_WHAT YOU HAVE TO DO_: Print the first line of the material below and each line after it, exactly as written, ending with the line that contains "at each end.".

────

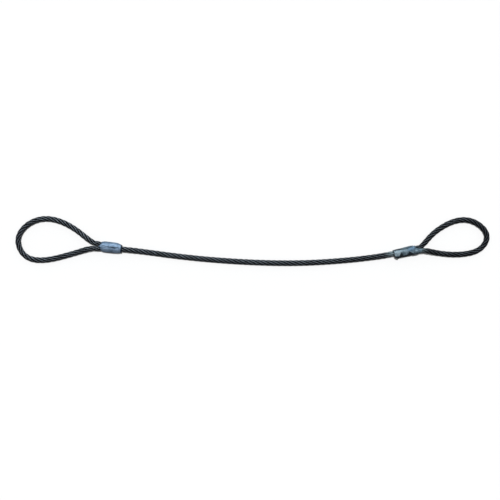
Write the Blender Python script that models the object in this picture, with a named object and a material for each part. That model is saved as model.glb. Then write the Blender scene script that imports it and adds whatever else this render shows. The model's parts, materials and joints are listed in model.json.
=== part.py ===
"""Wire rope sling: one length of 12 mm wire rope with a soft eye at each end.

The sling lies flat on the plane z = 0, with +X along it, +Z up and its origin under the middle of
its bounding box. The rope is six strands laid right-hand around a core. Each end is turned back
into an eye and pressed in an aluminium ferrule, and the right ferrule is wrapped in silver tape.
The rope bends, so it is built as five segments with a joint between each pair, and each eye folds
at its ferrule. All lengths are in metres.
"""
import math

import bpy
import numpy as np
from mathutils import Vector

MM = 0.001

# Rope
ROPE_RADIUS = 6.0 * MM
LAY_LENGTH = 12.0 * ROPE_RADIUS
STRAND_COUNT = 6
STRAND_HELIX_RADIUS = 0.70 * ROPE_RADIUS
STRAND_RADIUS = 0.30 * ROPE_RADIUS
CORE_RADIUS = 0.28 * ROPE_RADIUS
LAY_ANGLE = math.atan(2.0 * math.pi * STRAND_HELIX_RADIUS / LAY_LENGTH)
STRAND_SIDES = 6
RINGS_PER_LAY = 8
CORE_STEPS_PER_SEGMENT = 4
SHARP_ANGLE = math.radians(50.0)

# Joints
SEGMENT_COUNT = 5
JOINT_GAP = 2.5 * MM
CORE_JOINT_GAP = 1.0 * MM

# Ferrules: u runs from the eye end to the tail, v sideways, towards the dead end
FERRULE_SIDES = 16
LEFT_FERRULE_RADIUS = 11.25 * MM
RIGHT_FERRULE_RADIUS = 10.0 * MM
LEFT_FERRULE_LENGTH = 50.0 * MM
RIGHT_FERRULE_LENGTH = 50.0 * MM
LEFT_TAPER_LENGTH = 18.0 * MM
LEFT_TAIL_RADIUS = 7.9 * MM
LEFT_TAIL_OFFSET = -1.3 * MM
RIGHT_TAPER_LENGTH = 7.0 * MM
RIGHT_TAIL_RADIUS = 9.0 * MM
RIGHT_TAIL_OFFSET = -0.6 * MM
TAPER_MID_SHARE = 0.55
TAPER_MID_DROP = 0.28
TAPER_MID_OFFSET = 0.3
MOUTH_CHAMFER = 1.2 * MM
STUB_LENGTH = 3.4 * MM
HINGE_DISTANCE = STUB_LENGTH + JOINT_GAP
BORE_CLEARANCE = 0.3 * MM

# Rope pressed in a ferrule
PINCH = 0.87
PINCH_LENGTH = 22.0 * MM
LEG_OFFSET = 5.45 * MM
LEG_RADIUS = PINCH * ROPE_RADIUS - 0.02 * MM
RIGHT_LEG_ROLL = math.radians(50.0)
RIGHT_LEG_SHIFT = 1.0 * MM
RIGHT_STANDING_EXIT = math.radians(20.0)
PRESSED_OFFSET = 4.3 * MM
PRESSED_HALF_WIDTH = 3.95 * MM
PRESSED_HALF_HEIGHT = 5.4 * MM
PRESS_LENGTH = 9.0 * MM
TAIL_ROPE_OFFSET = -1.5 * MM
TAIL_ROPE_RADIUS = 5.85 * MM
DEAD_END_SETBACK = 19.0 * MM
PRESSED_SIDES = 12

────

_ANSWER FOR THIS EXERCISE_:
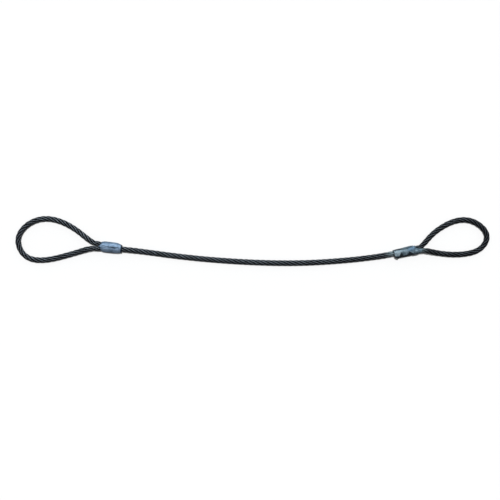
Write the Blender Python script that models the object in this picture, with a named object and a material for each part. That model is saved as model.glb. Then write the Blender scene script that imports it and adds whatever else this render shows. The model's parts, materials and joints are listed in model.json.
=== part.py ===
"""Wire rope sling: one length of 12 mm wire rope with a soft eye at each end.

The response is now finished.